Ils étaient tous autour de la tombe. Qui n’est jamais parti et qui a promis de partir. Qui a été en prison et qui survit par habitude. Les faux malades et ceux à qui on a payé au moins deux fois le retour à la maison.
Ils affirment qui viennent d’arriver et qu’ils ont perdu leur document d’identité le jour suivant. Ils étaient tous là pour Benjamin qui est né à Monrovia. C’était en 1978, deux ans avant le sanglant coup d’état du sergent Samuel Doe. Autour de lui, dans le cercueil, sont venus les libériens pour en saluer le voyage de seule allée. Il s’est éteint d’un coup comme une feuille que le vent s’amuse à faire danser sans direction. L’Harmattan vient de commencer et le sable fin du vent séduit les feuilles des arbres qui résistent à Niamey. Le cimetière est un pauvre christ assiégé par le vent et les migrants qui ne se fatiguent d’en brouiller le voyage.

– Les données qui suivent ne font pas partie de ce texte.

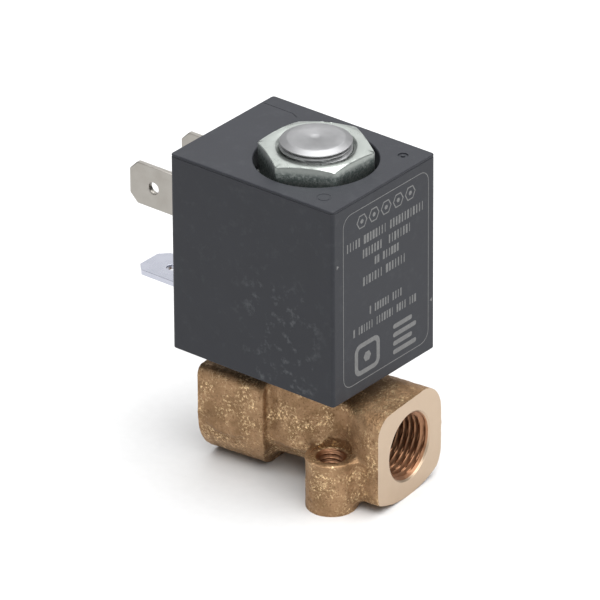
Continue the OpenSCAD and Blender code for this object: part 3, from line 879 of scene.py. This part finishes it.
def on_coil(points):
    """Points from the coil's own axes and heights to the row frame."""
    points = np.asarray(points, float)
    x = points[..., 0] * math.cos(turn) - points[..., 1] * math.sin(turn)
    y = points[..., 0] * math.sin(turn) + points[..., 1] * math.cos(turn)
    return np.stack([x, y, points[..., 2] + coil_z], -1)


def softened(name, node, finish, width, steps=2, angle=35):
    """Copy of a CAD node with its flats joined up and its edges rounded."""
    work = bmesh.new()
    work.from_mesh(frame["nodes"][node].data)
    bmesh.ops.remove_doubles(work, verts=work.verts, dist=2e-6)
    bmesh.ops.dissolve_limit(work, angle_limit=math.radians(1), verts=work.verts, edges=work.edges)
    mesh = bpy.data.meshes.new(name)
    work.to_mesh(mesh)
    work.free()
    mesh.materials.append(finish.material)
    piece = bpy.data.objects.new(name, mesh)
    scene.collection.objects.link(piece)
    rounding = piece.modifiers.new("rounded_edges", "BEVEL")
    rounding.width = width * MM
    rounding.segments = steps
    rounding.limit_method = "ANGLE"
    rounding.angle_limit = math.radians(angle)
    rounded = bpy.data.meshes.new_from_object(piece.evaluated_get(bpy.context.evaluated_depsgraph_get()))
    piece.modifiers.clear()
    piece.data = rounded
    shade_by_edges(piece, 40, turn)
    return piece


tin = Finish("tinned_tab", (0.60, 0.585, 0.55), 0.34, 1.0)
rolling = tin.grain(0.5, 3, at=tin.stretched(0.12, 1, 1, turn=turn))
smear = tin.grain(2.2, 4)
tin.shade({
    "Base Color": tin.blend(smear, (0.30, 0.28, 0.25), (0.42, 0.40, 0.37)),
    "Roughness": 0.30 + rolling * 0.18})
tin.relief(rolling + smear * 0.5, 0.008)

bright = Finish("plated_tab", (0.68, 0.70, 0.76), 0.25, 1.0)
polish = bright.grain(2.5, 3)
bright.shade({
    "Base Color": bright.blend(polish, (0.44, 0.455, 0.52), (0.56, 0.57, 0.64)),
    "Roughness": 0.2 + polish * 0.15})
bright.relief(bright.grain(0.5, 2, at=bright.stretched(0.15, 1, 1, turn=turn)), 0.004)

for node, finish, slot in (
        ("terminal_left", tin, "tinned_tab"),
        ("terminal_right", tin, "tinned_tab"),
        ("earth_terminal", bright, "plated_tab")):
    tab = softened(node + "_tab", node, finish, 0.16)
    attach(tab, "coil")
    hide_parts(node)

# ---- Screw insert ----
# Knurled brass insert in the back of the coil, tapped M3 for the screw of the plug connector.

insert_low, insert_high = box_of("screw_insert")
insert_mount = mount("connector_screw")
insert_axis = Vector(insert_mount["axis"])
insert_r, insert_core_r, insert_major_r, insert_pitch, insert_l = 2.3, 1.23, 1.5, 0.5, 3.9
knurl_count = 30


def insert_outline(angle):
    ridge = 0.12 * (1 - abs(2 * ((angle * knurl_count / (2 * math.pi)) % 1) - 1))
    heights = np.arange(0.25, insert_l - 0.1, insert_pitch / 8)
    phase = (heights / insert_pitch - angle / (2 * math.pi)) % 1
    groove = np.clip(1.4 * (1 - 2 * np.abs(phase - 0.5)) - 0.1, 0, 1)
    thread = list(zip(insert_core_r + (insert_major_r - insert_core_r) * groove, heights))
    return [(insert_major_r + 0.15, 0), (insert_r - 0.2, 0), (insert_r - 0.02, 0.2),
            (insert_r - ridge - 0.02, 0.5), (insert_r - ridge - 0.02, insert_l - 0.4),
            (insert_r - 0.2, insert_l)] + [(insert_core_r, insert_l)] + thread[::-1]


insert = revolve("screw_insert_m3", insert_outline, turned, 120, closed=True)
insert_points = np.array([v.co for v in insert.data.vertices]) / MM
insert_middle = (insert_low + insert_high) / 2
insert_mouth = insert_middle + np.array(insert_axis) * insert_l / 2
insert_points = place_along(insert_points, insert_mouth, -insert_axis)
insert.data.vertices.foreach_set("co", (insert_points * MM).astype(np.float32).ravel())
insert.data.update()
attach(insert, "coil")
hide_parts("screw_insert")

# ---- Coil moulding ----
# Glass-filled black plastic moulded round the winding, yoke and terminals: a square block with
# fine edge radii, a round recess for the nut, the tube's bore, and the seal pocket underneath.

coil_back, coil_front, coil_half = -16.3, 11.6, 11.0
upright_r = 0.5


def rounded_rectangle(low_x, high_x, half_y, radius, steps=8):
    """Points round a rectangle with rounded corners, anticlockwise from above."""
    points = []
    centres = ((high_x, half_y, 0), (low_x, half_y, 90), (low_x, -half_y, 180), (high_x, -half_y, 270))
    for x, y, start in centres:
        middle_x = x - math.copysign(radius, x)
        middle_y = y - math.copysign(radius, y)
        for k in range(steps + 1):
            a = math.radians(start + 90 * k / steps)
            points.append((middle_x + radius * math.cos(a), middle_y + radius * math.sin(a)))
    return points


def stacked(name, loops, finish, sharp_angle=32):
    """Solid through loops of points that all have the same count, from the lowest to the highest."""
    count = len(loops[0])
    points = np.concatenate([np.asarray(loop, float) for loop in loops])
    faces = [tuple(range(count))[::-1]]
    for row in range(len(loops) - 1):
        for k in range(count):
            near, far = row * count + k, row * count + (k + 1) % count
            faces.append((near, far, far + count, near + count))
    faces.append(tuple(range((len(loops) - 1) * count, len(loops) * count)))
    return add_piece(name, points, faces, finish, sharp_angle)


def coil_loop(height, inset):
    outline = rounded_rectangle(
        coil_back + inset, coil_front - inset, coil_half - inset, max(upright_r - inset, 0.18))
    return on_coil([(x, y, height) for x, y in outline])


edge_r = 0.2
line_z, line_depth = coil_h - 0.4, 0.09  # the mould's joint, a fine line just under the top edge
quarter = [math.radians(a) for a in (0, 18, 36, 54, 72, 90)]
low_edge = [(edge_r * (1 - math.cos(a)), edge_r * (1 - math.sin(a))) for a in quarter]
joint_line = [
    (line_z - 0.12, 0), (line_z - 0.04, line_depth), (line_z + 0.04, line_depth), (line_z + 0.12, 0)]
top_edge = [(coil_h - height, inset) for height, inset in low_edge[::-1]]
coil_loops = [coil_loop(height, inset) for height, inset in low_edge + joint_line + top_edge]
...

La saison des pluies aussi a été ensevelie pour cette année. Il y a le vent sec de l’est, le vent de désert. L’Harmattan qui souffle le dos des migrants qui retournent. Le siroco en revanche va vers le haut et pousse la mer. C’est aussi un vent chaud qui traverse la Méditerrané sur une barque. Benjamin a laissé un document qui porte les tampons et les signatures des consules honoraires fabriqués. Le même jour et la même année au Ghana et en Uganda. Par faute ou par choix le document est plastifié pour se protéger. Il y a deux mois c’est le retour du Soudan. Commerçant avec les années et avec beaucoup de temps pour vendre entre les guerres dans son pays. Quelques chants et le psaume du bon pasteur qui conduit son troupeau dans de verts pâturages. Ils le connaissaient par cœur parce qu’ils les cherchent depuis longtemps. Et alors ils continuent d’espérer qu’après l’autre colline de sable les pâturages apparaissent.
Une mort imprévue à 37 ans, si la date de naissance était correcte. Les compagnons étaient tous là. Habillés pour l’occasion avec quelques femmes portant des fleurs et les lèvres maquillées avec les couleurs du drapeau du Liberia. Le camion était avec le cercueil et deux taxis suivaient comme escorte. Un enfant fait descendre la corde au contrôle policier. Pour le cimetière chrétien le cercueil est une garantie reconnue. Un panel en signale la direction à quelque centaine de mètres de la route principale sur la droite. Le portail est ouvert à la main et la prière débute aussitôt à l’intérieur sous le hangar. Le silence des chants d’occasion est coupé par les souvenirs et l’appel par le portable depuis le Libéria. La famille de Benjamin prend part à la cérémonie d’enterrement en temps réel, avec des images envoyées du premier plan de son visage, laissé découvert une dernière fois. Après c’est le sable qui descend.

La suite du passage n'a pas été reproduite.